Ruhumun Aynasıaklıma ilk düştüğünde çıkış noktam, “hayat tecrübesi ve bilgi/donanım” ikiliğinden yola çıkarak kahramanları kadın olan bir hikâye anlatmaktı. Edebiyatın temel ikiliklerinden biridir bu. Karakterler çok farklılaşsa da, Don Kişot ve Sancho Panza’dan Sherlock Holmes ve Doktor Watson’a…  Bilge ve üstün ama gündelik yaşamın grilikleri karşısında yer yer bir çocuk kadar saf olabilen karakterle okumakla, eğitimle edinilecek türden bir birikime sahip olmasa da realist, uyanık, dünyevi uşağın, seyisin, yardımcının hikâyesi. Bu ikiliğe çok rastlıyoruz ama kadın kahramanlarda pek rastlamıyoruz, niyetim bunu yapmaktı. Tabii Gülpare kadın olduğu için daha da renklioldu ve günümüz koşullarında çok gerçek iki karakter çıktı ortaya, çok farklı çevrelerden gelseler de hayat karşısında benzer sorunları yaşayan, 35’lerinde iki kadın.
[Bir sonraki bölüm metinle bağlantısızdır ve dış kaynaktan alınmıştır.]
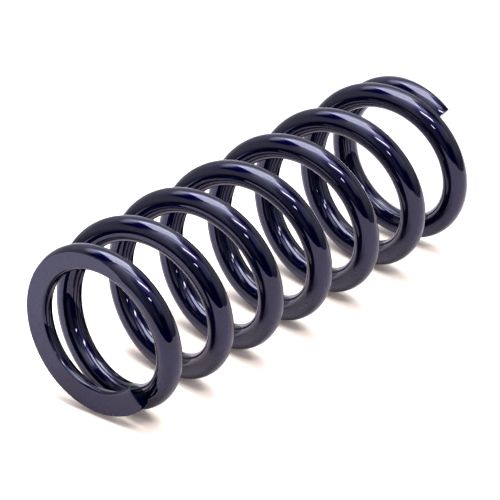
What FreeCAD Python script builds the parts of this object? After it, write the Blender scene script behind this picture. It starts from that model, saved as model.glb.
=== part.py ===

Bu ikilide “sokağı” temsil eden kişi Gülpare, dolayısıyla anlatıcının  o olması kaçınılmazdı. Bir de Elçin’in yolculuğu var hikâyede. Çok büyük bir dönüşüm, bir aydınlanma yaşıyor. Belli bir çevrede yetişmiş, gerçek hayatla temas etmesine çok gerek olmamış, mesleği, psikiyatristlik de bunu kolaylaştırmış. Ayrıca sorun çıkmasın diye üzülmeyi göze alan, kolay yüzleşemeyen insanlardan. Ama işte 35’ine gelince hayat onu her anlamda kabuğundan çıkmaya zorluyor. Yardımcısı Gülpare küçük yaştan beri hayatın daha farkında olan biri, pazarda patatesin kaç lira olduğunu da biliyor, Elçin’in hayatının göründüğü kadar kusursuz olmadığını da. Gerçeği sağını solunu bükerek değil, büyük ölçüde olduğu gibi algılayan, dobra bir kadın. Bir de çok komik bir kadın, onun ağzından yazmak çok zevkli!Elçin hayata ve hayatına “şöyle olmalı,” şeklinde yaklaşıyor dönüşümünden önce, Gülpare baştan beri hayatın “hayatta olmaz!” dediklerimizden ibaret olduğunu biliyor. Hayat ikisini de şaşırtıyor yine de, bu hikâyenin sevdiğim yanlarından biri bu.

İkili anlatıcı çok sık karşılaştığımız bir şey değildir ve okuyucunun hikâyeye konsantrasyonunu etkileyebilir. Lakin Ruhumun Aynası’nda böyle bir ikileme girmiyorsunuz ve akıp gidiyor. Bu dengeyi nasıl kurdunuz?

Birinci ve üçüncü tekil şahıs anlatımının, ikili anlatıcının bu biçimde yan yana kullanımı bizde pek rastlanan bir şey değil, evet, o açıdan da cazip geldi bana. Anlatıcı, bakış açısı değiştiğinde okur kolaylıkla yabancılaşabilir okuduğuna. Bunu engellemek,  dengeyi kurmak aslında anlatıcı değişsin değişmesin hikâyenin ana izleğini saptırmamaktan geçiyor. Bir de üstüne çokkarakterli bir roman bu. Elçin ve Gülpare’nin hikâyelerinin yanı sıra Çetin ve Ebru’nun, Kemal’in, Nezaket’in, Altan ve Arzu’nun da hikâyelerini görüyoruz. İşte bunlar birbirine doğru noktalardan bağlanabildiği ve her hikâye kendi içinde sürükleyiciliğini koruduğu sürece okur kopmuyor. Ana hedeflerimden biri de bunu başarmaktı, o yüzden bu “akıp gidiyor” yorumunu her duyduğumda mutlu oluyorum.